**SHORT PROBLEM**
Copy, character for character, the lines running from the one with "thing = cad_parts[word + node]" to the one with "light.visible_camera = False", ends included. Leave out every other line.

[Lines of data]
— begin —

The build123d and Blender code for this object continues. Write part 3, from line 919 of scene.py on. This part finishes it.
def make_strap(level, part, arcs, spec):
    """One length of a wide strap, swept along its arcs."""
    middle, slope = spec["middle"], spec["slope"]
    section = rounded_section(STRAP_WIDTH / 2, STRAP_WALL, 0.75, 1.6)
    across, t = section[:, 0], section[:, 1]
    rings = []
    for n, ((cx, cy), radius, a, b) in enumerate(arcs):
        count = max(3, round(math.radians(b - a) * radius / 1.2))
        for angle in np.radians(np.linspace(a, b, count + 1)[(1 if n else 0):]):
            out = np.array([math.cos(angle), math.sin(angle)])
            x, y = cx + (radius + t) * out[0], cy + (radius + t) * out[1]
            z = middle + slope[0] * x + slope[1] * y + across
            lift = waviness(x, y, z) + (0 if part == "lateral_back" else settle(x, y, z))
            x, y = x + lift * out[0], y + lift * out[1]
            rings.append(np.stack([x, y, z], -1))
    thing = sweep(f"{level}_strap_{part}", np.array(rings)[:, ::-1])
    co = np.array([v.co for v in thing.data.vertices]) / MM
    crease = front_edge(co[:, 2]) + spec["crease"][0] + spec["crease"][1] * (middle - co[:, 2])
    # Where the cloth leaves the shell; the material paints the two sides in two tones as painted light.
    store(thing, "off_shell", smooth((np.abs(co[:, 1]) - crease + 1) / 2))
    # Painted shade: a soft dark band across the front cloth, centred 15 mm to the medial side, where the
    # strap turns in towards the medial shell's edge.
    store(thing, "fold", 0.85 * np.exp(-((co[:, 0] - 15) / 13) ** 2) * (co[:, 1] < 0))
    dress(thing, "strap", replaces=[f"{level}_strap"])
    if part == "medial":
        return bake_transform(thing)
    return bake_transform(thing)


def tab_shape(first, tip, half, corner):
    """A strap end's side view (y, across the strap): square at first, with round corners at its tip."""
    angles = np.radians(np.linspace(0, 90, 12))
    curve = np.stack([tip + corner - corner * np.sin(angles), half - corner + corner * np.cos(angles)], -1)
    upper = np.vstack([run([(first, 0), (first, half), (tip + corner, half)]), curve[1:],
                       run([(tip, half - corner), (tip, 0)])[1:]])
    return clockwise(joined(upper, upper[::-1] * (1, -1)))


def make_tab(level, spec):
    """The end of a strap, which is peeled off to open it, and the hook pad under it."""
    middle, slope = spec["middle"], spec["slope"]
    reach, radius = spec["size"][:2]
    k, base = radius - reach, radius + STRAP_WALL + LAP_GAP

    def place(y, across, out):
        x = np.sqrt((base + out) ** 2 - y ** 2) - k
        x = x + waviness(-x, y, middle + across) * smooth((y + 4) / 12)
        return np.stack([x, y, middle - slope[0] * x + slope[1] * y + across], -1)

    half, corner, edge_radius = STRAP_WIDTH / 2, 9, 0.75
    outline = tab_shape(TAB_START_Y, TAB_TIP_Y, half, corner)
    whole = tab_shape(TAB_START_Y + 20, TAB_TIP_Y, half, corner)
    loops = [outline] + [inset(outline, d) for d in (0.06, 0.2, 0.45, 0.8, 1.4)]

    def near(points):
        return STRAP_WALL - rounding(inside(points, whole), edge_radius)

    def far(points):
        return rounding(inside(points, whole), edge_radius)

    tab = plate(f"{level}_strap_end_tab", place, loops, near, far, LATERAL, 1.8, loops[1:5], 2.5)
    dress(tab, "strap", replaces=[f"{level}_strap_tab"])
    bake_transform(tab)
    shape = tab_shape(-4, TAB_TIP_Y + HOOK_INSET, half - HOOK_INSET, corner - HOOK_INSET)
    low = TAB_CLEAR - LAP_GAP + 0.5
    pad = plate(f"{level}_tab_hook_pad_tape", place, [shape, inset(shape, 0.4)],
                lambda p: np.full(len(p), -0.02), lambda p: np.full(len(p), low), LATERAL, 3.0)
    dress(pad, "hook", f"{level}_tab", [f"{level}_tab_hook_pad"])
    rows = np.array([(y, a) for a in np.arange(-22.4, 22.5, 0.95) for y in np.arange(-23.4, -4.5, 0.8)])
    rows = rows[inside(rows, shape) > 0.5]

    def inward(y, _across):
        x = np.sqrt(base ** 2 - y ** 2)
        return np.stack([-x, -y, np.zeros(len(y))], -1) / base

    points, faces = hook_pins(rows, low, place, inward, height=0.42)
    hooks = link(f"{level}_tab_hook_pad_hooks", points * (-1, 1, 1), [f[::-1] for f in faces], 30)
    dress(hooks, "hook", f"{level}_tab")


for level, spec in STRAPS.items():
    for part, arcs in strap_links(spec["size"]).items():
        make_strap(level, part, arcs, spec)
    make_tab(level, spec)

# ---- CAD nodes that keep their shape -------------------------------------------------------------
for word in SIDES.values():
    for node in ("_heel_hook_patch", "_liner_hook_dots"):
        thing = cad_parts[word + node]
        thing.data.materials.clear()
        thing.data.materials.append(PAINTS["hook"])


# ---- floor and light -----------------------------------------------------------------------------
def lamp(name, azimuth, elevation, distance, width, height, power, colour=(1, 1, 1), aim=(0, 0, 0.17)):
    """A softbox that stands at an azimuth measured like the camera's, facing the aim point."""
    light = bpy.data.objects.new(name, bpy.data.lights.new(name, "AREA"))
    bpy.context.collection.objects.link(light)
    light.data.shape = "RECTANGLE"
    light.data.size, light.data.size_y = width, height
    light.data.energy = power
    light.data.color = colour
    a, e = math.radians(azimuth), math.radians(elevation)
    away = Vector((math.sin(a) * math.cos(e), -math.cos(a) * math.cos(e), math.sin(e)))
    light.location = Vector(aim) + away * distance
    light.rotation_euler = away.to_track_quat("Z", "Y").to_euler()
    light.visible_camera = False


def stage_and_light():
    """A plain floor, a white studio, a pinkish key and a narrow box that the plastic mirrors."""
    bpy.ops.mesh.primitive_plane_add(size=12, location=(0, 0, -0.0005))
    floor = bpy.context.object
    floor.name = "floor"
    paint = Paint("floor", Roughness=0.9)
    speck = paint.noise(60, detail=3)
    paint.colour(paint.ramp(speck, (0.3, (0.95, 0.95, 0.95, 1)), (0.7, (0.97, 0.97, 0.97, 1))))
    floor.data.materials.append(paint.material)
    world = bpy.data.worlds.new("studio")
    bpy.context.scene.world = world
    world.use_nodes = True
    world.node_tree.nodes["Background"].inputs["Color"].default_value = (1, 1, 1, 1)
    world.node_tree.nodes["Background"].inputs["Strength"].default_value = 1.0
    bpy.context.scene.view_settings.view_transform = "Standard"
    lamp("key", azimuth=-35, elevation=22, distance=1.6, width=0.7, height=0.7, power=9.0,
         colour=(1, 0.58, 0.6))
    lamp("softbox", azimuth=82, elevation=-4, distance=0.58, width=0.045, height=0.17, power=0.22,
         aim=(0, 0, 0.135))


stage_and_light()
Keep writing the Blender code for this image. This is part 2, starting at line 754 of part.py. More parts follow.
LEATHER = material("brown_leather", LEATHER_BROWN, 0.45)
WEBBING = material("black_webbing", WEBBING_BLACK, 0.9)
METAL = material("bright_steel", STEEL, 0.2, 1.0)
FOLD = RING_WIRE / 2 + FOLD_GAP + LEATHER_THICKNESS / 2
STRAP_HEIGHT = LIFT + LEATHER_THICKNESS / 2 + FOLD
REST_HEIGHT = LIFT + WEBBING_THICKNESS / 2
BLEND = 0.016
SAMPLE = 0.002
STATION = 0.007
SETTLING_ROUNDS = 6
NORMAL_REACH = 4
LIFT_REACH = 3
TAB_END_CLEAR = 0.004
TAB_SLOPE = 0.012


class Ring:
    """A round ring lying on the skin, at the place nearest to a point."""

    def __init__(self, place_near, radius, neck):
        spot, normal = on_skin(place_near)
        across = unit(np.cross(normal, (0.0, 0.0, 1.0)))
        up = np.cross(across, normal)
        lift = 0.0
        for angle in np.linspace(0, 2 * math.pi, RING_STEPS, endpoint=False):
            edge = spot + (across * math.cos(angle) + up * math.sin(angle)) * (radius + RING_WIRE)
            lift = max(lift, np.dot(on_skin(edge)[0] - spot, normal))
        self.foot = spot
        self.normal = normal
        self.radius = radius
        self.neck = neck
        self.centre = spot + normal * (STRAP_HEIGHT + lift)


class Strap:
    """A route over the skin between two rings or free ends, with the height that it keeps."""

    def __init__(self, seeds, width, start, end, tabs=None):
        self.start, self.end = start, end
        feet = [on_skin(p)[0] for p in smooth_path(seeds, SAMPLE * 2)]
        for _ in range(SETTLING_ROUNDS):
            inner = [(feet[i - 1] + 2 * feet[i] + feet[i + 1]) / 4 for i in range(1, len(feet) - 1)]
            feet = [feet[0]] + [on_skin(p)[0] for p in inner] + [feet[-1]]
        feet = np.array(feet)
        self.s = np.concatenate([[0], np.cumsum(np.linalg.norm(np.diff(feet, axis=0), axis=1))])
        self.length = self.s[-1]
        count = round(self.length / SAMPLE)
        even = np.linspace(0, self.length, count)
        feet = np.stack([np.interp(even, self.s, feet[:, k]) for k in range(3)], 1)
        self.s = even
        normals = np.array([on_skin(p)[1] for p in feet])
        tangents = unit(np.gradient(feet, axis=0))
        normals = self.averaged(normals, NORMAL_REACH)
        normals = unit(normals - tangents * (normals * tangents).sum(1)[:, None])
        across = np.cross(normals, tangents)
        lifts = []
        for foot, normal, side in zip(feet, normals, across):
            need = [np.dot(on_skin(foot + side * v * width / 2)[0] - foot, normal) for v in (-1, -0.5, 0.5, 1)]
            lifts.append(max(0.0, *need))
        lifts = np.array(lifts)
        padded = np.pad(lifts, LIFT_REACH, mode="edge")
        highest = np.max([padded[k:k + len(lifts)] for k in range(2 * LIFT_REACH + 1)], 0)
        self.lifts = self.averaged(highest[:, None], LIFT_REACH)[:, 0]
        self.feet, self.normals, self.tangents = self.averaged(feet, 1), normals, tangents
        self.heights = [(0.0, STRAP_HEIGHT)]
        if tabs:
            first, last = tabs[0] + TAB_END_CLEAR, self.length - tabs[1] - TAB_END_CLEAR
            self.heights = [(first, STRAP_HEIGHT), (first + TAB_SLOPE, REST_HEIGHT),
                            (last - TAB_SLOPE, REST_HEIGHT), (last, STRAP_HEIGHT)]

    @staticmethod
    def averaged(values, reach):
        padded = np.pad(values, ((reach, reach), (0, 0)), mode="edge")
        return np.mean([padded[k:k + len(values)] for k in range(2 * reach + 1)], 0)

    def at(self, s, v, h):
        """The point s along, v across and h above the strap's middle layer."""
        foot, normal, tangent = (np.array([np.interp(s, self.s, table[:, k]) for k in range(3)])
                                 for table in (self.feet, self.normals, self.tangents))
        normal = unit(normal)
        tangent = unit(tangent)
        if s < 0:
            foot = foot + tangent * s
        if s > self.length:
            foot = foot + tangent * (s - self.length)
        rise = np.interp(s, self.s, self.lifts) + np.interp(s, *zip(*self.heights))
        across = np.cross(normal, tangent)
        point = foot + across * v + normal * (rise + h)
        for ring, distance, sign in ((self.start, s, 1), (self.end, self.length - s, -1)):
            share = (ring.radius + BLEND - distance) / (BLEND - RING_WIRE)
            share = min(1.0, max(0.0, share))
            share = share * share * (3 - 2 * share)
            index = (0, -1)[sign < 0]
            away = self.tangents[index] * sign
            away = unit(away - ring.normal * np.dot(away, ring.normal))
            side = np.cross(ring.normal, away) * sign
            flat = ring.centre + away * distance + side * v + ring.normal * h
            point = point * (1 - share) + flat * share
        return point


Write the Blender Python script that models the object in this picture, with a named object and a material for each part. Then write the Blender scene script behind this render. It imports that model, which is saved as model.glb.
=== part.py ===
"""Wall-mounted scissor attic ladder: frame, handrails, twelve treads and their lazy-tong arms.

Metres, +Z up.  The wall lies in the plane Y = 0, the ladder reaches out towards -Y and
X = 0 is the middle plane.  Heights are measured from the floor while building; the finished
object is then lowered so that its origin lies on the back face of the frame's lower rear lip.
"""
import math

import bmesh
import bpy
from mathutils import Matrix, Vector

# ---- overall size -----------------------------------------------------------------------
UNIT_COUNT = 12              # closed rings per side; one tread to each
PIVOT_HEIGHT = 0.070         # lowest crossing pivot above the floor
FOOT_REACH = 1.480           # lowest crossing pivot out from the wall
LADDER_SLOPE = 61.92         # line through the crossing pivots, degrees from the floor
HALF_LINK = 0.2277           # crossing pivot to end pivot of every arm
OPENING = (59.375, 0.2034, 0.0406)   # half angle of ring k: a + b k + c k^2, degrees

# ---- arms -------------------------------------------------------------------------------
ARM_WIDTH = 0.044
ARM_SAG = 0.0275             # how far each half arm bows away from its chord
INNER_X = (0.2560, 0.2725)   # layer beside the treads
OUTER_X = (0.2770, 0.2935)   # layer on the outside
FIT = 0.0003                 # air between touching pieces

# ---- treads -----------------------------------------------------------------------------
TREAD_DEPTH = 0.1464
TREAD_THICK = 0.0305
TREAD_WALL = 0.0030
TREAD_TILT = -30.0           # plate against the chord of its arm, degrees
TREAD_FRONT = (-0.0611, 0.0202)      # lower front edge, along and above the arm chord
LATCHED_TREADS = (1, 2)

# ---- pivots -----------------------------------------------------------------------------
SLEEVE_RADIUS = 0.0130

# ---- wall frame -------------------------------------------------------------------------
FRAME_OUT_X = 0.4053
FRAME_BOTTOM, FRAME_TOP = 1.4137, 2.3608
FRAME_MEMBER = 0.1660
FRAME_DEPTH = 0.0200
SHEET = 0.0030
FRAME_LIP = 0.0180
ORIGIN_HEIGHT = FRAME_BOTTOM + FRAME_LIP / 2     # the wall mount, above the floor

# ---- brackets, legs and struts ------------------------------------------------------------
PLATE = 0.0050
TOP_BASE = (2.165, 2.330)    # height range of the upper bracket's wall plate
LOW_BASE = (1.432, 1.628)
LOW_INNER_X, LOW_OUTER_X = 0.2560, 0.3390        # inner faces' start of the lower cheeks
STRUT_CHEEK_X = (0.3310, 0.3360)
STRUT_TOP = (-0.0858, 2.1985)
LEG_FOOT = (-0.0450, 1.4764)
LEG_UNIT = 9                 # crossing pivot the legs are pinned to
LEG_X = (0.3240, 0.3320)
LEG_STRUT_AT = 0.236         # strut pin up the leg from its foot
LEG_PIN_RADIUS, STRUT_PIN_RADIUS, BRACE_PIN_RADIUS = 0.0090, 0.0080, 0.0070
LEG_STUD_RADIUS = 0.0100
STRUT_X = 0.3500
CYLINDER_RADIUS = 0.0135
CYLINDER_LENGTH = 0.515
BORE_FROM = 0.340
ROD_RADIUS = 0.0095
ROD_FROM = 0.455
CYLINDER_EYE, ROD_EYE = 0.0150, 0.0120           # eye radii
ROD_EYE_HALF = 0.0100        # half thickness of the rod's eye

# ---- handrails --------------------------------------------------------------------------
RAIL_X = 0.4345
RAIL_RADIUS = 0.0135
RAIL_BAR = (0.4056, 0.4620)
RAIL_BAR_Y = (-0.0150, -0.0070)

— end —

**RIGHT ANSWER**
        thing = cad_parts[word + node]
        thing.data.materials.clear()
        thing.data.materials.append(PAINTS["hook"])


# ---- floor and light -----------------------------------------------------------------------------
def lamp(name, azimuth, elevation, distance, width, height, power, colour=(1, 1, 1), aim=(0, 0, 0.17)):
    """A softbox that stands at an azimuth measured like the camera's, facing the aim point."""
    light = bpy.data.objects.new(name, bpy.data.lights.new(name, "AREA"))
    bpy.context.collection.objects.link(light)
    light.data.shape = "RECTANGLE"
    light.data.size, light.data.size_y = width, height
    light.data.energy = power
    light.data.color = colour
    a, e = math.radians(azimuth), math.radians(elevation)
    away = Vector((math.sin(a) * math.cos(e), -math.cos(a) * math.cos(e), math.sin(e)))
    light.location = Vector(aim) + away * distance
    light.rotation_euler = away.to_track_quat("Z", "Y").to_euler()
    light.visible_camera = False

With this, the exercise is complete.